__DATA SHOWN__
******************************

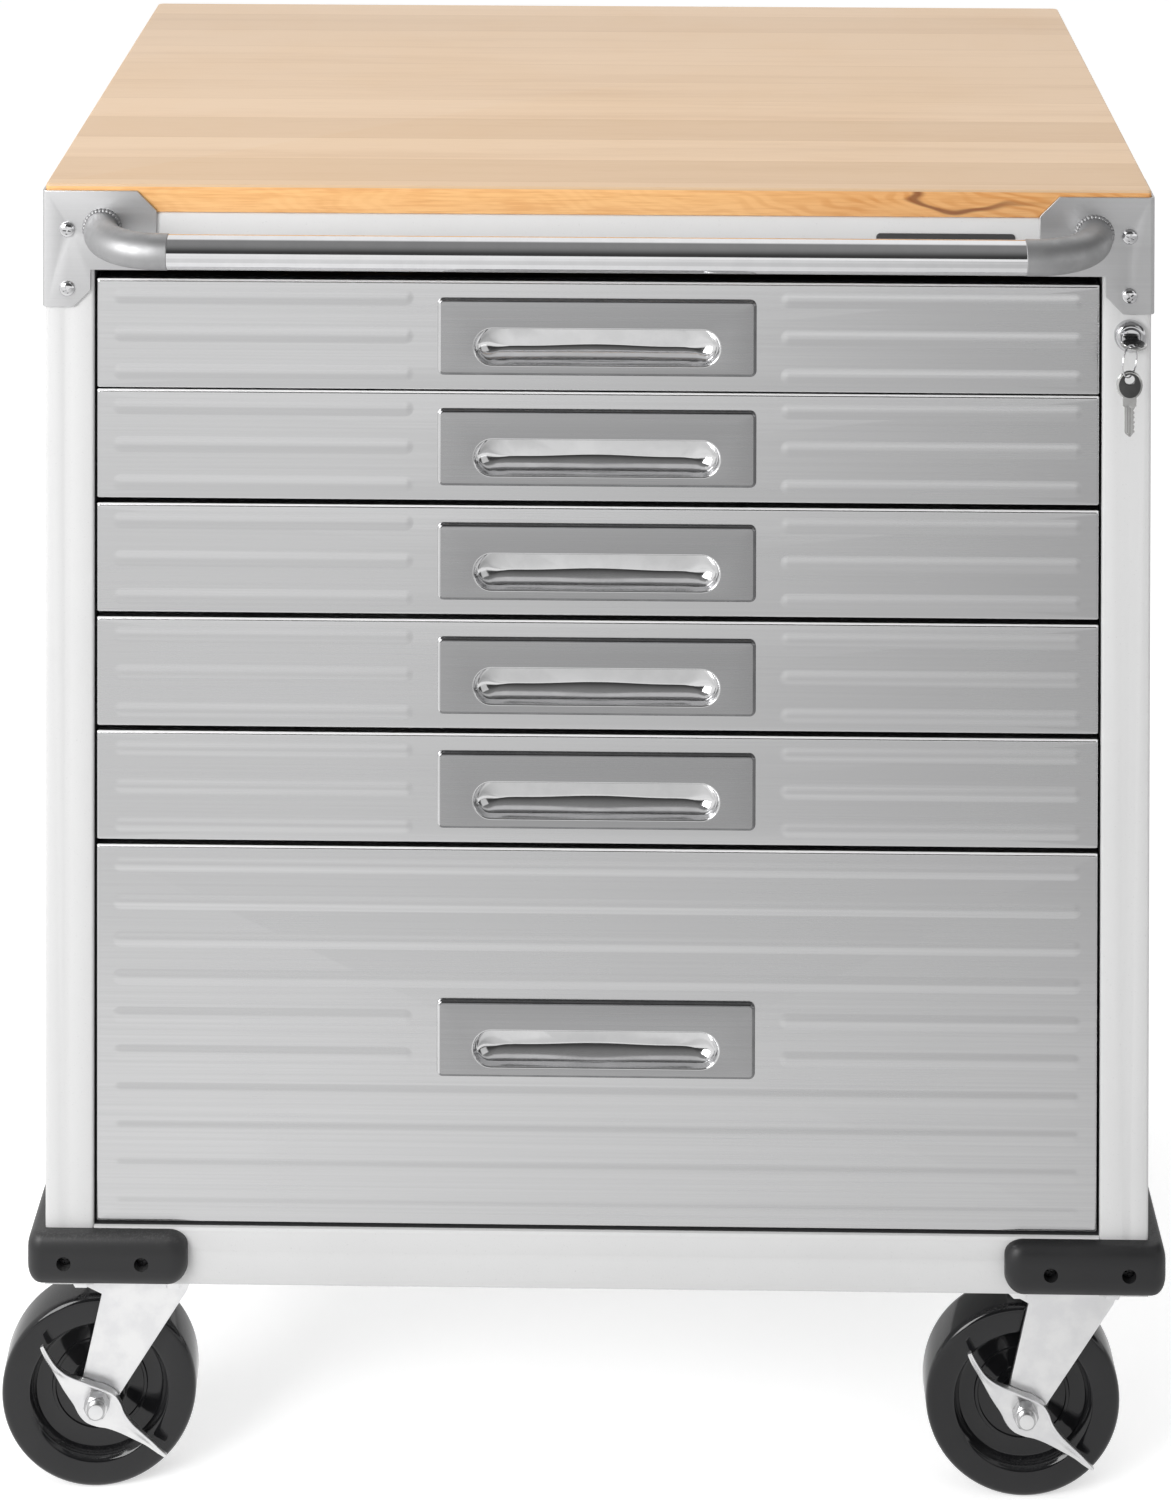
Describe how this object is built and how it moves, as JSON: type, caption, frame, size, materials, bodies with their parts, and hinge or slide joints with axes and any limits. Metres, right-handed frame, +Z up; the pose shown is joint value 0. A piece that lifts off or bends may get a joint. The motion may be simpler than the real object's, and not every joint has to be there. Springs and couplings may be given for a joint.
{
  "type": "rolling tool chest",
  "caption": "Steel drawer cabinet on casters with a wood worktop, recessed pulls, a push handle, corner bumpers and a key lock.",
  "frame": {"origin": "centre of the worktop's upper face", "axes": "+Z up, out of the worktop; -Y out of the drawer fronts; +X to the right as one faces the drawers"},
  "size_m": [0.7587, 0.5256, 0.871],
  "materials": {
    "case_paint": "light silver-grey powder coat, slightly speckled, satin",
    "worktop_wood": "glued pale staves, oiled, satin",
    "front_steel": "stainless, brushed along the drawer",
    "pull_steel": "darker brushed steel with a polished cup",
    "box_paint": "black powder coat, satin",
    "bracket_steel": "satin stainless",
    "elbow_steel": "satin stainless",
    "tube_chrome": "polished",
    "screw_chrome": "polished",
    "bumper_plastic": "black moulded plastic, satin",
    "lock_chrome": "polished",
    "key_steel": "nickel-plated",
    "slide_zinc": "bright zinc plate",
    "caster_zinc": "bright zinc plate",
    "wheel_black": "black moulded polymer, semi-gloss"
  },
  "bodies": {
    "cabinet": {"worktop": "worktop_wood", "side_panel_left": "case_paint", "side_panel_right": "case_paint", "back_panel": "case_paint", "base_pan": "case_paint", "top_rail": "case_paint", "cabinet_rails": "slide_zinc", "handle_brackets": "bracket_steel", "handle_elbows": "elbow_steel", "handle_tube": "tube_chrome", "trim_screws": "screw_chrome", "corner_bumpers": "bumper_plastic", "lock_housing": "lock_chrome", "swivel_plates": "caster_zinc", "rigid_forks": "caster_zinc", "caster_fasteners": "caster_zinc"},
    "drawer_1": {"drawer_1_front": "front_steel", "drawer_1_box": "box_paint", "drawer_1_pull": "pull_steel", "drawer_1_runners": "slide_zinc"},
    "carriage_1": {"drawer_1_carriages": "slide_zinc"},
    "drawer_2": {"drawer_2_front": "front_steel", "drawer_2_box": "box_paint", "drawer_2_pull": "pull_steel", "drawer_2_runners": "slide_zinc"},
    "carriage_2": {"drawer_2_carriages": "slide_zinc"},
    "drawer_3": {"drawer_3_front": "front_steel", "drawer_3_box": "box_paint", "drawer_3_pull": "pull_steel", "drawer_3_runners": "slide_zinc"},
    "carriage_3": {"drawer_3_carriages": "slide_zinc"},
    "drawer_4": {"drawer_4_front": "front_steel", "drawer_4_box": "box_paint", "drawer_4_pull": "pull_steel", "drawer_4_runners": "slide_zinc"},
    "carriage_4": {"drawer_4_carriages": "slide_zinc"},
    "drawer_5": {"drawer_5_front": "front_steel", "drawer_5_box": "box_paint", "drawer_5_pull": "pull_steel", "drawer_5_runners": "slide_zinc"},
    "carriage_5": {"drawer_5_carriages": "slide_zinc"},
    "drawer_6": {"drawer_6_front": "front_steel", "drawer_6_box": "box_paint", "drawer_6_pull": "pull_steel", "drawer_6_runners": "slide_zinc"},
    "carriage_6": {"drawer_6_carriages": "slide_zinc"},
    "lock_plug": {"lock_plug": "lock_chrome", "lock_key": "key_steel"},
    "lock_bar": {"lock_bar": "slide_zinc"},
    "spare_key": {"spare_key": "key_steel"},
    "front_fork_left": {"fork_front_left": "caster_zinc", "axle_front_left": "caster_zinc"},
    "front_wheel_left": {"wheel_front_left": "wheel_black"},
    "brake_left": {"brake_front_left": "caster_zinc"},
    "rear_wheel_left": {"wheel_rear_left": "wheel_black"},
    "front_fork_right": {"fork_front_right": "caster_zinc", "axle_front_right": "caster_zinc"},
    "front_wheel_right": {"wheel_front_right": "wheel_black"},
    "brake_right": {"brake_front_right": "caster_zinc"},
    "rear_wheel_right": {"wheel_rear_right": "wheel_black"}
  },
  "joints": [
    {"name": "drawer_1_slide", "type": "slide", "parent": "cabinet", "child": "drawer_1", "axis": [0, -1, 0], "range_m": [0, 0.37]},
    {"name": "carriage_1_slide", "type": "slide", "parent": "cabinet", "child": "carriage_1", "axis": [0, -1, 0], "range_m": [0, 0.185]},
    {"name": "drawer_2_slide", "type": "slide", "parent": "cabinet", "child": "drawer_2", "axis": [0, -1, 0], "range_m": [0, 0.37]},
    {"name": "carriage_2_slide", "type": "slide", "parent": "cabinet", "child": "carriage_2", "axis": [0, -1, 0], "range_m": [0, 0.185]},
    {"name": "drawer_3_slide", "type": "slide", "parent": "cabinet", "child": "drawer_3", "axis": [0, -1, 0], "range_m": [0, 0.37]},
    {"name": "carriage_3_slide", "type": "slide", "parent": "cabinet", "child": "carriage_3", "axis": [0, -1, 0], "range_m": [0, 0.185]},
    {"name": "drawer_4_slide", "type": "slide", "parent": "cabinet", "child": "drawer_4", "axis": [0, -1, 0], "range_m": [0, 0.37]},
    {"name": "carriage_4_slide", "type": "slide", "parent": "cabinet", "child": "carriage_4", "axis": [0, -1, 0], "range_m": [0, 0.185]},
    {"name": "drawer_5_slide", "type": "slide", "parent": "cabinet", "child": "drawer_5", "axis": [0, -1, 0], "range_m": [0, 0.37]},
    {"name": "carriage_5_slide", "type": "slide", "parent": "cabinet", "child": "carriage_5", "axis": [0, -1, 0], "range_m": [0, 0.185]},
    {"name": "drawer_6_slide", "type": "slide", "parent": "cabinet", "child": "drawer_6", "axis": [0, -1, 0], "range_m": [0, 0.37]},
    {"name": "carriage_6_slide", "type": "slide", "parent": "cabinet", "child": "carriage_6", "axis": [0, -1, 0], "range_m": [0, 0.185]},
    {"name": "lock_turn", "type": "hinge", "parent": "cabinet", "child": "lock_plug", "pos_m": [0.3415, -0.2285, -0.093], "axis": [0, 1, 0], "range_deg": [-90, 0]},
    {"name": "lock_bar_lift", "type": "slide", "parent": "cabinet", "child": "lock_bar", "axis": [0, 0, 1], "range_m": [0, 0.009]},
    {"name": "spare_key_swing", "type": "hinge", "parent": "lock_plug", "child": "spare_key", "pos_m": [0.3374, -0.25455, -0.11], "axis": [0, 1, 0], "range_deg": [0, 90]},
    {"name": "front_swivel_left", "type": "hinge", "parent": "cabinet", "child": "front_fork_left", "pos_m": [-0.304, -0.1765, -0.721], "axis": [0, 0, 1], "continuous": true},
    {"name": "front_roll_left", "type": "hinge", "parent": "front_fork_left", "child": "front_wheel_left", "pos_m": [-0.32794, -0.17817, -0.8075], "axis": [-0.0698, 0.9976, 0], "continuous": true},
    {"name": "brake_press_left", "type": "hinge", "parent": "front_fork_left", "child": "brake_left", "pos_m": [-0.32794, -0.17817, -0.8075], "axis": [-0.0698, 0.9976, 0], "range_deg": [0, 16]},
    {"name": "rear_roll_left", "type": "hinge", "parent": "cabinet", "child": "rear_wheel_left", "pos_m": [-0.304, 0.1765, -0.8075], "axis": [1, 0, 0], "continuous": true},
    {"name": "front_swivel_right", "type": "hinge", "parent": "cabinet", "child": "front_fork_right", "pos_m": [0.304, -0.1765, -0.721], "axis": [0, 0, 1], "continuous": true},
    {"name": "front_roll_right", "type": "hinge", "parent": "front_fork_right", "child": "front_wheel_right", "pos_m": [0.28, -0.1765, -0.8075], "axis": [0, 1, 0], "continuous": true},
    {"name": "brake_press_right", "type": "hinge", "parent": "front_fork_right", "child": "brake_right", "pos_m": [0.28, -0.1765, -0.8075], "axis": [0, 1, 0], "range_deg": [0, 16]},
    {"name": "rear_roll_right", "type": "hinge", "parent": "cabinet", "child": "rear_wheel_right", "pos_m": [0.304, 0.1765, -0.8075], "axis": [1, 0, 0], "continuous": true}
  ],
  "couplings": [
    {"joint": "carriage_1_slide", "follows": "drawer_1_slide", "ratio": 0.5},
    {"joint": "carriage_2_slide", "follows": "drawer_2_slide", "ratio": 0.5},
    {"joint": "carriage_3_slide", "follows": "drawer_3_slide", "ratio": 0.5},
    {"joint": "carriage_4_slide", "follows": "drawer_4_slide", "ratio": 0.5},
    {"joint": "carriage_5_slide", "follows": "drawer_5_slide", "ratio": 0.5},
    {"joint": "carriage_6_slide", "follows": "drawer_6_slide", "ratio": 0.5},
    {"joint": "lock_turn", "follows": "lock_bar_lift", "rad_per_m": -174.53},
    {"joint": "spare_key_swing", "follows": "lock_bar_lift", "rad_per_m": 174.53}
  ]
}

******************************

__REQUIRED WORK__
Using the listing above, return all lines where the word "frame" occurs.

__REPLY TO THE TASK__
Describe how this object is built and how it moves, as JSON: type, caption, frame, size, materials, bodies with their parts, and hinge or slide joints with axes and any limits. Metres, right-handed frame, +Z up; the pose shown is joint value 0. A piece that lifts off or bends may get a joint. The motion may be simpler than the real object's, and not every joint has to be there. Springs and couplings may be given for a joint.
  "frame": {"origin": "centre of the worktop's upper face", "axes": "+Z up, out of the worktop; -Y out of the drawer fronts; +X to the right as one faces the drawers"},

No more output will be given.